«Una scomunica? Una sanzione disciplinare? I tempi non sono più quelli di cui parla quel prete. Crediamo sia più convincente un dialogo fraterno». Mentre su Facebook i catanesi e non solo continuano a indignarsi per il caso di don Antonio Lo Curto e della messa da lui celebrata in suffragio di Benito Mussolini, l’eco della polemica non sembra essere arrivata all’interno della diocesi di Catania. E’ tranquillo monsignor Agatino Caruso, vicario generale, quando ci riceve. «Il Rettore di San Gaetano alle Grotte ha detto che la curia era stata informata? Non so se l’arcivescovo sapesse qualcosa, ma ne dubito – dice – Personalmente non ne ero a conoscenza». Il monsignore non tradisce nessuna emozione nemmeno nel resto della conversazione. Solo gli occhi, ogni tanto, si spalancano nell’apprendere dell’apprezzamento di padre Lo Curto per il saluto romano. O del suo sogno in cui comparivano i membri dell’attuale governo impiccati sull’Altare della patria. Lo Curto, d’altronde, sembra essere conosciuto nell’ambiente ecclesiastico per le sue intemperanze. L’impressione – non confermata ufficialmente – è che stavolta abbia esagerato. Ma nella curia etnea nessuno intende farne un caso.
Premesso di non conoscere la vicenda – nonostante si ripeta da anni -, monsignor Caruso preferisce non entrare nel merito. La questione per lui è già chiara a livello generale. «Il prete non è padrone della messa – spiega – I gesti e i comportamenti da adottare sono scritti nelle liturgie e al di là di questi non è mai opportuno andare». Che si tratti di un saluto romano o di qualunque altra iniziativa. Neanche sull’opportunità o meno di una messa in suffragio di un dittatore sembrano esserci regole fisse. «Non bisogna certo chiedere un permesso per celebrare una funzione commemorativa – dice Caruso – Anche se, in casi delicati, ci si consulta». In fondo, comunque, «si tratta di una responsabilità personale del sacerdote», sottolinea il vicario. Sulla quale la curia non intende interferire. Nemmeno sotto richiesta dei cittadini – fedeli e non – che in queste ore affidano la loro indignazione ai social network. Tra di loro c’è anche chi ha scritto proprio nella pagina Facebook dell’arcidiocesi etnea riferendosi alla vicenda: «Fa rabbrividire ogni cristiano!», scrive Fabrizio Cappuccio. «Una vergogna», gli fa eco Davide Drago. Un malcontento che però non preoccupa monsignor Caruso: «La fede non è più un fatto sociale, ma personale. La cristianità non esiste più». Che ciascuno trovi da solo la propria risposta, insomma.

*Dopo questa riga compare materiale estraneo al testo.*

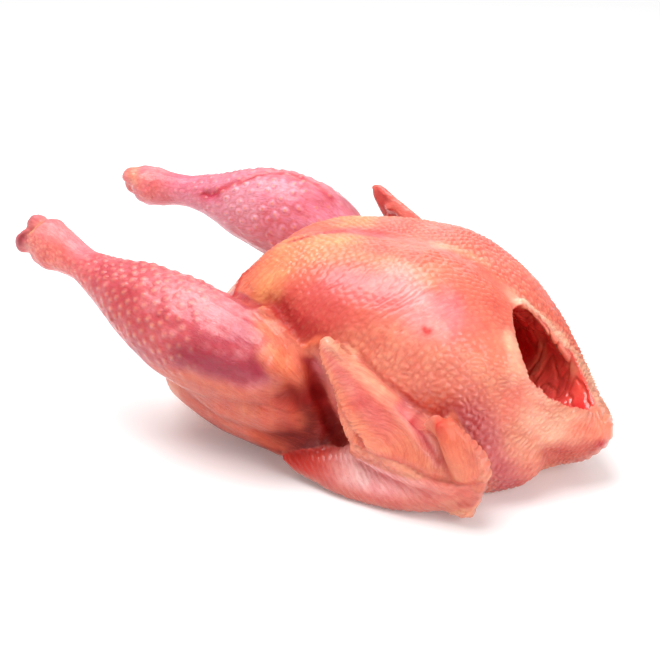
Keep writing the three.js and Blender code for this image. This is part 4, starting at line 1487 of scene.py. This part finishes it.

I giudizi di padre Lo Curto sull’attuale situazione politica – i quali, piuttosto che dalla carità cristiana, sembrano ispirati dalla rabbia di un capopopolo e per di più espressi durante un’omelia – anche questi non scuotono monsignor Caruso: «L’omelia è la spiegazione del vangelo – spiega il vicario – Un discorso che può attingere a esempi attuali, ma sempre positivi e che esortino a fare il bene e mai con giudizi personali».